I came home with a box of treasures, beautifully presented and now filling my kitchen with the fragrance of lavender: a spectacular table bowl from the Hinchcliffe-Barber studio (John Hinchcliffe is Polly’s late step-father, Wendy Barber is her mother); and very elegant ceramic bag by Lottie Rees, aged 17, long time supporter and great friend of Billy.
Then various delights from the children and young adults with autism – Jack Campbell, Jon Edwards and Sam Rodwell – all non-verbal, all struggling with autism and recurrent ill health, all sons of inspiring parents whose contribution to the lives of people with autism go way beyond what they have given to their own sons. I chose some wicker decorations woven by Jack; a shiny red and silver key-ring made by Sam, a wooden golden-heart
made by Jon and Wallis got a limited edition Autism Trust hoodie, designed by Bella and Rathan, who has autism. I had to stop at that point, just for now, but I’ll be back to restock the treasure box soon, and Amazon will be missing the Christmas order this year for sure.
That the store goes online on the day after the family flies out of the UK is a clinching piece of Tommey cool.

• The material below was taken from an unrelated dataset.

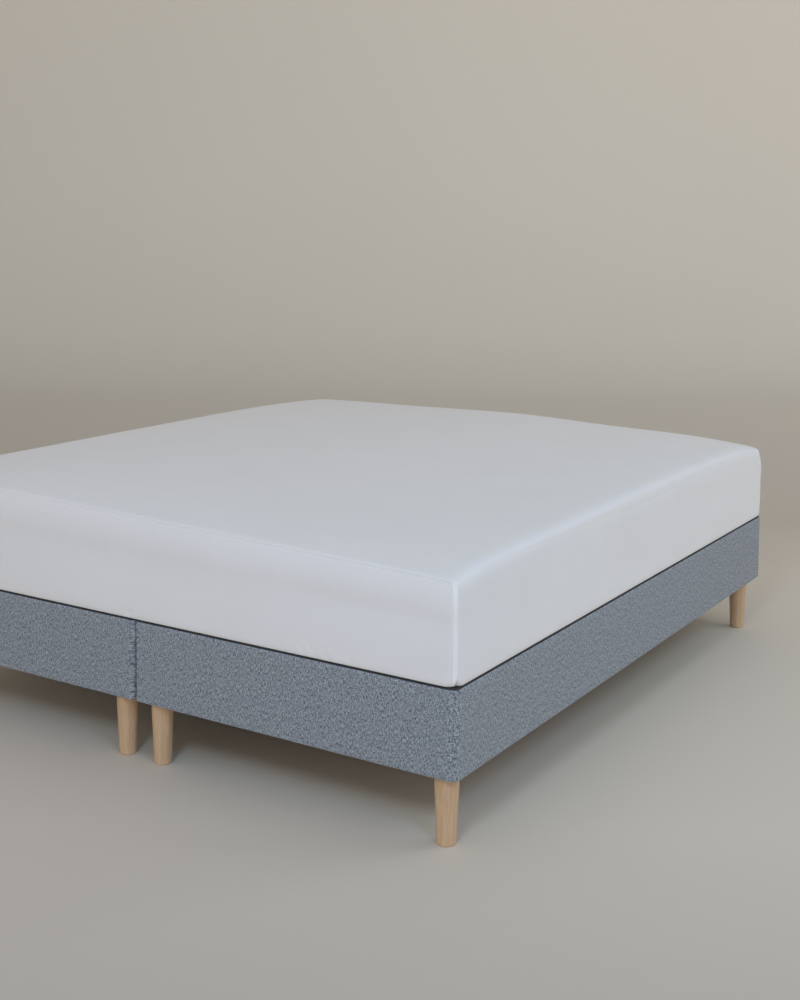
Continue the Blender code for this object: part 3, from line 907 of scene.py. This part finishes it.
def seam_line(rings, side_x, side_y, offset, sizes):
    """Points down a corner seam, a little to one side of its middle, on the cloth's surface."""
    line = []
    for ring in rings:
        if STITCHED[0] < ring.end_up < STITCHED[1]:
            station = 2.0 - abs(offset / (ring.corner_radius * SEAM_ANGLE))
            if offset < 0:
                face, place = "foot" if side_y < 0 else "head", (station, 2.0)
            else:
                face, place = "right" if side_x > 0 else "left", (2.0, station)
            line.append(cloth_point(
                face, side_x * place[0], side_y * place[1], ring, SHEET_BOTTOM, 0.0, sizes
            ))
    return line


# ---- geometry nodes ------------------------------------------------------------------
def new_group(name, inputs):
    """A geometry node tree with named inputs, as its builder and its sockets' identifiers."""
    group = bpy.data.node_groups.new(name, "GeometryNodeTree")
    group.interface.new_socket(name="Geometry", in_out="OUTPUT", socket_type="NodeSocketGeometry")
    group.interface.new_socket(name="Geometry", in_out="INPUT", socket_type="NodeSocketGeometry")
    identifiers = {}
    for label, kind in inputs.items():
        made = group.interface.new_socket(name=label, in_out="INPUT", socket_type=kind)
        identifiers[label] = made.identifier
    return Tree(group), identifiers


def grown(name, source, build, values):
    """Plain mesh that a geometry node tree makes from a source mesh."""
    tree, identifiers = build()
    maker = add_object(name, source)
    modifier = maker.modifiers.new(name, "NODES")
    modifier.node_group = tree.tree
    for label, value in values.items():
        modifier[identifiers[label]] = value
    mesh = plain_mesh(maker)
    maker.modifiers.remove(modifier)
    bpy.data.objects.remove(maker)
    return mesh


def stitch_tree():
    """Sewing stitches one after another along lines: a pinched bead of thread for each."""
    tree, identifiers = new_group("Seam stitches", {
        "Stitch length": "NodeSocketFloat",
        "Stitch pitch": "NodeSocketFloat",
        "Thread thickness": "NodeSocketFloat",
        "Thread": "NodeSocketMaterial",
    })
    given = tree.add("NodeGroupInput").outputs
    path = tree.add("GeometryNodeMeshToCurve", sockets={"Mesh": given["Geometry"]})
    places = tree.add(
        "GeometryNodeCurveToPoints", {"mode": "LENGTH"},
        {"Curve": path.outputs[0], "Length": given["Stitch pitch"]},
    )
    bead = tree.add("GeometryNodeMeshUVSphere", sockets={"Segments": 6, "Rings": 5, "Radius": 0.5})
    thickness = given["Thread thickness"]
    size = tree.add(
        "ShaderNodeCombineXYZ", sockets={0: thickness, 1: thickness, 2: given["Stitch length"]}
    )
    sized = tree.add(
        "GeometryNodeTransform", sockets={"Geometry": bead.outputs["Mesh"], "Scale": size.outputs[0]}
    )
    turned = tree.add(
        "FunctionNodeAlignRotationToVector", {"axis": "Z"}, {"Vector": places.outputs["Tangent"]}
    )
    sewn = tree.add("GeometryNodeInstanceOnPoints", sockets={
        "Points": places.outputs["Points"], "Instance": sized.outputs[0],
        "Rotation": turned.outputs[0],
    })
    finish_group(tree, given["Thread"], sewn.outputs[0])
    return tree, identifiers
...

On the way home, Wallis volunteered, totally unprompted that “…getting Asperger’s was the best thing that could have happened to me. I get to go to Polly’s Place, I get a cool Autism Trust hoodie and people understand me better”. Praise indeed. And in the end it’s what Polly’s Place is all about. The message that the team aims to deliver is that, given a chance, people with autism can make real, high-quality contributions to their 21st century world. A visit to Polly’s Place delivers the message with the sheer brute force, elegance and beauty that has become the unique Polly Tommey stamp. So, as the family set out on their next adventure, with Polly’s late father Richard Barber looking over them – they can do so in the full knowledge that as far as the UK is concerned, they have delivered. Big time.